---------- Provided material

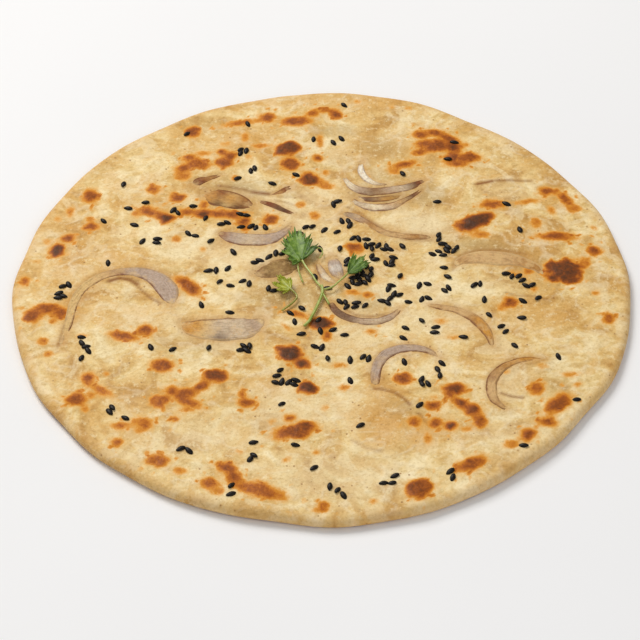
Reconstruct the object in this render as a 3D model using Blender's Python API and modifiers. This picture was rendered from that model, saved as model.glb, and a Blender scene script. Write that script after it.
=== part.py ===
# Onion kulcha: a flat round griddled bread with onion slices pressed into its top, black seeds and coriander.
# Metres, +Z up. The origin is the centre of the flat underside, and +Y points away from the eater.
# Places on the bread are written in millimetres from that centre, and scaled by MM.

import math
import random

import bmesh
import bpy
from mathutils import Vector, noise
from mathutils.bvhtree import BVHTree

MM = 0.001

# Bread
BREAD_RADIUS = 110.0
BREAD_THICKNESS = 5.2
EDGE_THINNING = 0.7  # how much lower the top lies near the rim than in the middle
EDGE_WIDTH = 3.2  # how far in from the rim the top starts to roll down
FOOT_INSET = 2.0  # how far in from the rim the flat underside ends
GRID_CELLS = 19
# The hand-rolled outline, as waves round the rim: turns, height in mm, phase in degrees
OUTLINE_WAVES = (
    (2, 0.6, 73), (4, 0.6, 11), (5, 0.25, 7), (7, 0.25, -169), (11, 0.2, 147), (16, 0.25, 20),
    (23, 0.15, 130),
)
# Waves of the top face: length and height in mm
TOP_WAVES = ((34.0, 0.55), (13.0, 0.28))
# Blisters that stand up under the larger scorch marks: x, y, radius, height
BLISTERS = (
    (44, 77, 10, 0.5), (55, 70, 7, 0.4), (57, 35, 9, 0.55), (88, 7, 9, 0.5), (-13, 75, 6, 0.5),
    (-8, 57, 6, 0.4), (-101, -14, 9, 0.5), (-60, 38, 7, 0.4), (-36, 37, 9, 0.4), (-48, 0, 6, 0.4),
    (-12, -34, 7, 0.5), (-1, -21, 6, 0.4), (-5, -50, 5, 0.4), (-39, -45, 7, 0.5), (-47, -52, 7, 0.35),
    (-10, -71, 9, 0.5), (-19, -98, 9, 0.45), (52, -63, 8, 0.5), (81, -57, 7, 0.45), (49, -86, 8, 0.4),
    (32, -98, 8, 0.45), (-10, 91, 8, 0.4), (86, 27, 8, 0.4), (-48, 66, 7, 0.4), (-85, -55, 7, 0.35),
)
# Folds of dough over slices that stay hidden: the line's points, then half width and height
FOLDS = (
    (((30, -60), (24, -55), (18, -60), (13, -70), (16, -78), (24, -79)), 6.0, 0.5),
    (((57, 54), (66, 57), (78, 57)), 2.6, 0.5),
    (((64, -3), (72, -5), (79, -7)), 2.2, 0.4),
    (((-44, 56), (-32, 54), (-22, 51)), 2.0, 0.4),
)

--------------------

• Exercise details:
Extract the data in full. Keep it word for word.

• Result:
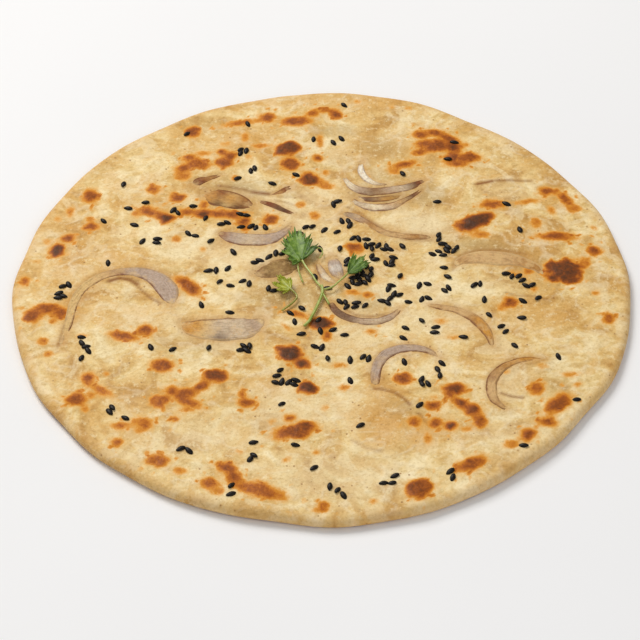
Reconstruct the object in this render as a 3D model using Blender's Python API and modifiers. This picture was rendered from that model, saved as model.glb, and a Blender scene script. Write that script after it.
=== part.py ===
# Onion kulcha: a flat round griddled bread with onion slices pressed into its top, black seeds and coriander.
# Metres, +Z up. The origin is the centre of the flat underside, and +Y points away from the eater.
# Places on the bread are written in millimetres from that centre, and scaled by MM.

import math
import random

import bmesh
import bpy
from mathutils import Vector, noise
from mathutils.bvhtree import BVHTree

MM = 0.001

# Bread
BREAD_RADIUS = 110.0
BREAD_THICKNESS = 5.2
EDGE_THINNING = 0.7  # how much lower the top lies near the rim than in the middle
EDGE_WIDTH = 3.2  # how far in from the rim the top starts to roll down
FOOT_INSET = 2.0  # how far in from the rim the flat underside ends
GRID_CELLS = 19
# The hand-rolled outline, as waves round the rim: turns, height in mm, phase in degrees
OUTLINE_WAVES = (
    (2, 0.6, 73), (4, 0.6, 11), (5, 0.25, 7), (7, 0.25, -169), (11, 0.2, 147), (16, 0.25, 20),
    (23, 0.15, 130),
)
# Waves of the top face: length and height in mm
TOP_WAVES = ((34.0, 0.55), (13.0, 0.28))
# Blisters that stand up under the larger scorch marks: x, y, radius, height
BLISTERS = (
    (44, 77, 10, 0.5), (55, 70, 7, 0.4), (57, 35, 9, 0.55), (88, 7, 9, 0.5), (-13, 75, 6, 0.5),
    (-8, 57, 6, 0.4), (-101, -14, 9, 0.5), (-60, 38, 7, 0.4), (-36, 37, 9, 0.4), (-48, 0, 6, 0.4),
    (-12, -34, 7, 0.5), (-1, -21, 6, 0.4), (-5, -50, 5, 0.4), (-39, -45, 7, 0.5), (-47, -52, 7, 0.35),
    (-10, -71, 9, 0.5), (-19, -98, 9, 0.45), (52, -63, 8, 0.5), (81, -57, 7, 0.45), (49, -86, 8, 0.4),
    (32, -98, 8, 0.45), (-10, 91, 8, 0.4), (86, 27, 8, 0.4), (-48, 66, 7, 0.4), (-85, -55, 7, 0.35),
)
# Folds of dough over slices that stay hidden: the line's points, then half width and height
FOLDS = (
    (((30, -60), (24, -55), (18, -60), (13, -70), (16, -78), (24, -79)), 6.0, 0.5),
    (((57, 54), (66, 57), (78, 57)), 2.6, 0.5),
    (((64, -3), (72, -5), (79, -7)), 2.2, 0.4),
    (((-44, 56), (-32, 54), (-22, 51)), 2.0, 0.4),
)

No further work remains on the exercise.